**SOURCE EXCERPT:**

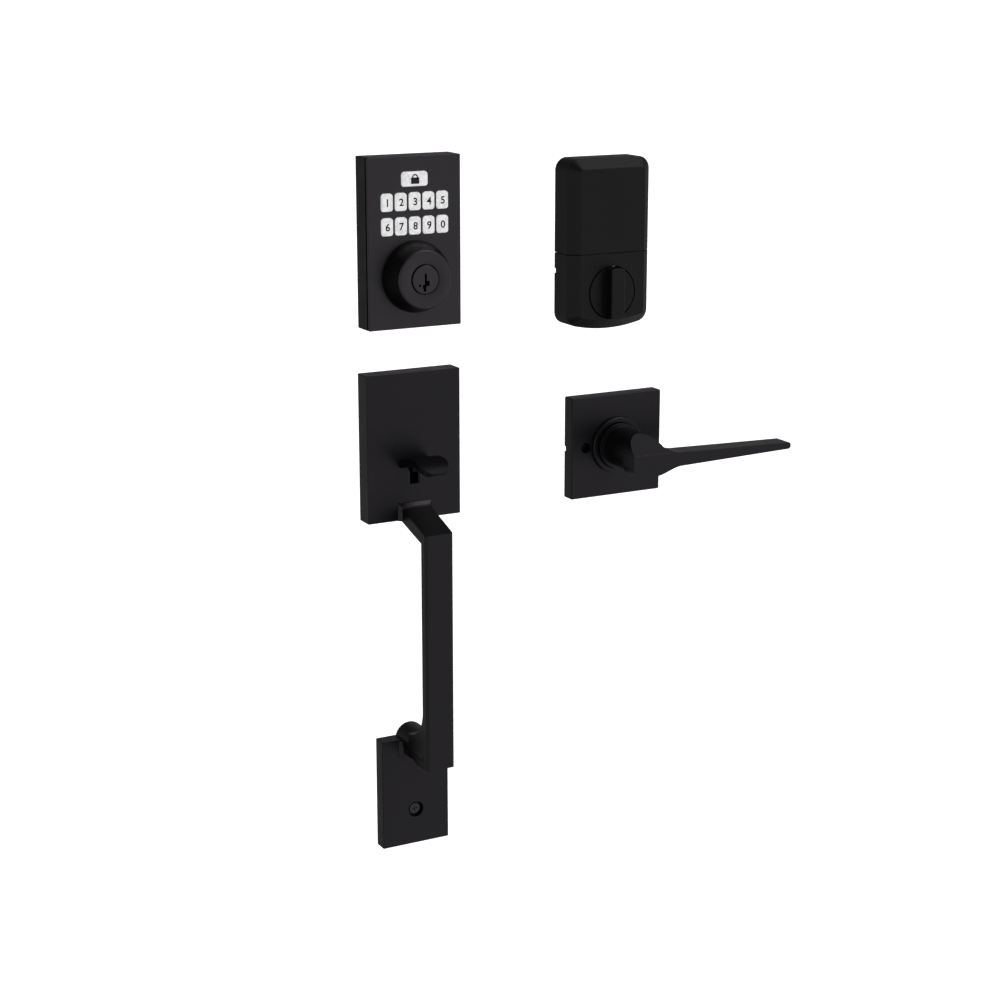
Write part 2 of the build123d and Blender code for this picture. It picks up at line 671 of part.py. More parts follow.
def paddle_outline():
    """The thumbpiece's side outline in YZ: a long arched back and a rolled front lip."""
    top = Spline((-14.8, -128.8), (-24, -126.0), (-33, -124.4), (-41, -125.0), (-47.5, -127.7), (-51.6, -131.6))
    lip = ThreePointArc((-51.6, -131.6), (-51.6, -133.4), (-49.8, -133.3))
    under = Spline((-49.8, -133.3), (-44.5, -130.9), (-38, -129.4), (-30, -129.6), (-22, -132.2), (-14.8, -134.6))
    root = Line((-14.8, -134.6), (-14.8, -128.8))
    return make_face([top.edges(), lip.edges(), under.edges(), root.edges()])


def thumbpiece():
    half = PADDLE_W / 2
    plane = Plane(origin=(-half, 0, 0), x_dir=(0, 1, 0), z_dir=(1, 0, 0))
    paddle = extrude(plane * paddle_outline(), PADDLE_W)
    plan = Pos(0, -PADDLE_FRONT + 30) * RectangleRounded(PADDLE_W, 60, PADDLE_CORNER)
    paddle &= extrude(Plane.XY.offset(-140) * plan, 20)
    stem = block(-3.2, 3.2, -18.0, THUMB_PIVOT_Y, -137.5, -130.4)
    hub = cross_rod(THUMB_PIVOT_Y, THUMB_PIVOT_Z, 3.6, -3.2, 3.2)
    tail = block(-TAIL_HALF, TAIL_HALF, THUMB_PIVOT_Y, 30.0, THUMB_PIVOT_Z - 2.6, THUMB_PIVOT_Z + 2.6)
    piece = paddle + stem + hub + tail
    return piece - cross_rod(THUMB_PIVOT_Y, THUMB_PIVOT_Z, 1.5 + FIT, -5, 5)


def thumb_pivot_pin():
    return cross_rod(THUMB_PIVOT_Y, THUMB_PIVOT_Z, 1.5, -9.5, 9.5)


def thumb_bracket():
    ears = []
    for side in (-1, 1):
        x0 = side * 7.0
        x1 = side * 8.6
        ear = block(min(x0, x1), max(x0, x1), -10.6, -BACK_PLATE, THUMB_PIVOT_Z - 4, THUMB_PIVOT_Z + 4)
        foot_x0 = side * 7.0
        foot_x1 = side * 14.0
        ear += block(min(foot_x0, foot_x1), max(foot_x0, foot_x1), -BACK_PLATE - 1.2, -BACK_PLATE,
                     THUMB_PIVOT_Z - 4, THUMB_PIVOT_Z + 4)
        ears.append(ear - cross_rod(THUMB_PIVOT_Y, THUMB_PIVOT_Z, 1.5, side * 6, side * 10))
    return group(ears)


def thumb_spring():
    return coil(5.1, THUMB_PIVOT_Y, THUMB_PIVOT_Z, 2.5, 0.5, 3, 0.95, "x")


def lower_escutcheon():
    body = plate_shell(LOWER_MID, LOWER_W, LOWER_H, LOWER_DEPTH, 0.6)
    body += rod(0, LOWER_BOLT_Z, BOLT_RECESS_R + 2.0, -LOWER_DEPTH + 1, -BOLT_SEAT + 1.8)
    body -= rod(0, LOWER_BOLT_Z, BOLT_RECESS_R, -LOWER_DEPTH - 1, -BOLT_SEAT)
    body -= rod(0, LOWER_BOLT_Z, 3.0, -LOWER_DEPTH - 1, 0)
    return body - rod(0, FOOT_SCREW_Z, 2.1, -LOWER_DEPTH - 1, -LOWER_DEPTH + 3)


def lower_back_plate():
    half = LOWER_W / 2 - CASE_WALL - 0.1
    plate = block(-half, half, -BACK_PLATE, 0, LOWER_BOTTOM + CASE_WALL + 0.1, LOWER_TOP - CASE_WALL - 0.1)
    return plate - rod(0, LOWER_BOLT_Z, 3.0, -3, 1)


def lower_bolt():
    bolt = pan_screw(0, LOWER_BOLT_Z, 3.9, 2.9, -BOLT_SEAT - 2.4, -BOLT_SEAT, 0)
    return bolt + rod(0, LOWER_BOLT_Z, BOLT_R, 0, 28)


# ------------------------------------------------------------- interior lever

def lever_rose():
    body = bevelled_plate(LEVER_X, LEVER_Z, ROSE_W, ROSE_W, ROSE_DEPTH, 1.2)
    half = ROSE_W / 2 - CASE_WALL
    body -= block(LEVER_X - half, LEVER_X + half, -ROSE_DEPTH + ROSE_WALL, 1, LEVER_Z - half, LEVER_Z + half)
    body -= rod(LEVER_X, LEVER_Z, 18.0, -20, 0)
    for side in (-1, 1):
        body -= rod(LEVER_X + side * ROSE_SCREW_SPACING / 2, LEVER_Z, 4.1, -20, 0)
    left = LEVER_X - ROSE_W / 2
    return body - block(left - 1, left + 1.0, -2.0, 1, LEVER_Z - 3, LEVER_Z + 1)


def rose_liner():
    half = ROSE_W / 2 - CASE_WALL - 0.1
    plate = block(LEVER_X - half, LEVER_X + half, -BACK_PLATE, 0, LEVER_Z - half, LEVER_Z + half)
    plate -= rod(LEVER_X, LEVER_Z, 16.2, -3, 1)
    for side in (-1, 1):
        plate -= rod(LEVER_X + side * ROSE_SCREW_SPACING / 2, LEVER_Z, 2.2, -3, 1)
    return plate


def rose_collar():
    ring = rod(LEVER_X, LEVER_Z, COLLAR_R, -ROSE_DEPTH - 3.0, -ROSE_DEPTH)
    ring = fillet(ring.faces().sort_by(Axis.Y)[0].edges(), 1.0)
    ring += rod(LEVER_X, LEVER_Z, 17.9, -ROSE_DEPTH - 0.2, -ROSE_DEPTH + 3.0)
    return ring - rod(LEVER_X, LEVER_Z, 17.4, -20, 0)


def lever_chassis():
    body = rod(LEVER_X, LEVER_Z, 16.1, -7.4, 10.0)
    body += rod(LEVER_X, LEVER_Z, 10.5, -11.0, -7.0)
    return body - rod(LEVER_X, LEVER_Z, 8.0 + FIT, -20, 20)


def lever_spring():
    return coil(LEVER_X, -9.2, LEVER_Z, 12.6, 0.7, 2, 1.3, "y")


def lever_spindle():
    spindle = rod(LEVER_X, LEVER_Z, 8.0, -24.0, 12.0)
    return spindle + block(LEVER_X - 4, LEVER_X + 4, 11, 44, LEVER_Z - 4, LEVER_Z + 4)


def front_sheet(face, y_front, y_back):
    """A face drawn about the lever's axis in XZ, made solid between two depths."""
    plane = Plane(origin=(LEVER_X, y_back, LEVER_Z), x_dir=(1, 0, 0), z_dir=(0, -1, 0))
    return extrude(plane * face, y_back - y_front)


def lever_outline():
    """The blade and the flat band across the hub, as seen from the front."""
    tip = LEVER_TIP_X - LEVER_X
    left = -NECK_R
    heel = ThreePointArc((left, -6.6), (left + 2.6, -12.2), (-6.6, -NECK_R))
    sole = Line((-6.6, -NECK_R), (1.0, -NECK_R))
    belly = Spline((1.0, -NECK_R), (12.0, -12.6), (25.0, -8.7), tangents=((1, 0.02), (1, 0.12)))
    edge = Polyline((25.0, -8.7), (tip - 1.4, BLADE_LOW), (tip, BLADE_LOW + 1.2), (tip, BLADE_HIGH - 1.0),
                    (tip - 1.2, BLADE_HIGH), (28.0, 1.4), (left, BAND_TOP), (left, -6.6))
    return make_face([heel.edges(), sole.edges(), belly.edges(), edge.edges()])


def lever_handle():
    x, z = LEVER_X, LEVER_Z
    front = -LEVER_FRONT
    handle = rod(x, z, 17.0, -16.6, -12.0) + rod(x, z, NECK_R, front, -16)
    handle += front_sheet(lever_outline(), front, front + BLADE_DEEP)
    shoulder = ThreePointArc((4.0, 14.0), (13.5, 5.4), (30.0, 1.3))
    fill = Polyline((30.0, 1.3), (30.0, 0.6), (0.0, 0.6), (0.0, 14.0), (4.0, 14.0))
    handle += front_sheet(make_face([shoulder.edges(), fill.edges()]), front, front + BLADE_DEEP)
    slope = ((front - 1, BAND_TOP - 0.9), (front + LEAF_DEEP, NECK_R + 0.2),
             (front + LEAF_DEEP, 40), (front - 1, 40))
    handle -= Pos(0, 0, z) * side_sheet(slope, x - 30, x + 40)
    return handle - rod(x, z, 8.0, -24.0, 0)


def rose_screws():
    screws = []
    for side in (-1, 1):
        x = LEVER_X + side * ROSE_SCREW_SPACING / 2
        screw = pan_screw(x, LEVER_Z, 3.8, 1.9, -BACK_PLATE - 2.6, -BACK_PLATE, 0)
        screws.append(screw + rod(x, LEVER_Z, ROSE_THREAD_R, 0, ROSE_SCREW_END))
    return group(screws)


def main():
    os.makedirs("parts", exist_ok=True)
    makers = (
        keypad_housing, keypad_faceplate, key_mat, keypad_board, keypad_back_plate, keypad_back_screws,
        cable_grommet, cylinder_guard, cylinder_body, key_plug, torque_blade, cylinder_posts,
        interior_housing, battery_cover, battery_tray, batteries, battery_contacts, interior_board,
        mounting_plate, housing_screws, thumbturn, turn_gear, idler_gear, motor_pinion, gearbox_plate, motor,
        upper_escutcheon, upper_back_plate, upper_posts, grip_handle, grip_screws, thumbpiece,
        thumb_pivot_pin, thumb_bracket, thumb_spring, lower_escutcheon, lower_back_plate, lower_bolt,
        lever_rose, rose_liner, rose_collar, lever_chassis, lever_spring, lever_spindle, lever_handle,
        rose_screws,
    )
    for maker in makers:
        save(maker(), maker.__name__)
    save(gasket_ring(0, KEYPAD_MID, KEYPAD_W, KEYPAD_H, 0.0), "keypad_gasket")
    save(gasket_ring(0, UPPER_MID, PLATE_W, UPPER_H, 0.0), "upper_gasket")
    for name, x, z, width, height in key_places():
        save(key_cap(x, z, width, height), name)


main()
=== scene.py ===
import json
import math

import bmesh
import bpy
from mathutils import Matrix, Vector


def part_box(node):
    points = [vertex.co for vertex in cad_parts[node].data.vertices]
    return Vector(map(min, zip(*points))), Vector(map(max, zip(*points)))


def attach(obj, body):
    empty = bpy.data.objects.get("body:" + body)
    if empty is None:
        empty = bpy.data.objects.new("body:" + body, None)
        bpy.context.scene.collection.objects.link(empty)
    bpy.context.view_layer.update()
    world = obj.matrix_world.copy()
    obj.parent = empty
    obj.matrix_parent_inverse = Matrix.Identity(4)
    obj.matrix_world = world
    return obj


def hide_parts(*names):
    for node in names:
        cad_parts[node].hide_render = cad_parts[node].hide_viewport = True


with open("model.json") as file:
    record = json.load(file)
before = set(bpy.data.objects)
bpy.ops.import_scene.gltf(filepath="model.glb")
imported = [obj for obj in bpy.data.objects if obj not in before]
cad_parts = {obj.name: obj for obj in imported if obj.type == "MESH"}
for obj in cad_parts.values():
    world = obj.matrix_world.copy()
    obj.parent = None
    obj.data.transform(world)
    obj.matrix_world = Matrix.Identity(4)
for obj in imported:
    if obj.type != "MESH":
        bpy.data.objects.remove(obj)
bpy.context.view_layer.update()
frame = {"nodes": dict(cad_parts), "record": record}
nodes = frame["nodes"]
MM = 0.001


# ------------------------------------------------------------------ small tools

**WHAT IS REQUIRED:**
Every line from the one containing "for maker in" through the one containing "zip(*points))), Vector(map(max, zip(*points)))" is to be given again exactly, both ends included, and no line outside that range.

**ANSWER TO THE PROBLEM:**
    for maker in makers:
        save(maker(), maker.__name__)
    save(gasket_ring(0, KEYPAD_MID, KEYPAD_W, KEYPAD_H, 0.0), "keypad_gasket")
    save(gasket_ring(0, UPPER_MID, PLATE_W, UPPER_H, 0.0), "upper_gasket")
    for name, x, z, width, height in key_places():
        save(key_cap(x, z, width, height), name)


main()
=== scene.py ===
import json
import math

import bmesh
import bpy
from mathutils import Matrix, Vector


def part_box(node):
    points = [vertex.co for vertex in cad_parts[node].data.vertices]
    return Vector(map(min, zip(*points))), Vector(map(max, zip(*points)))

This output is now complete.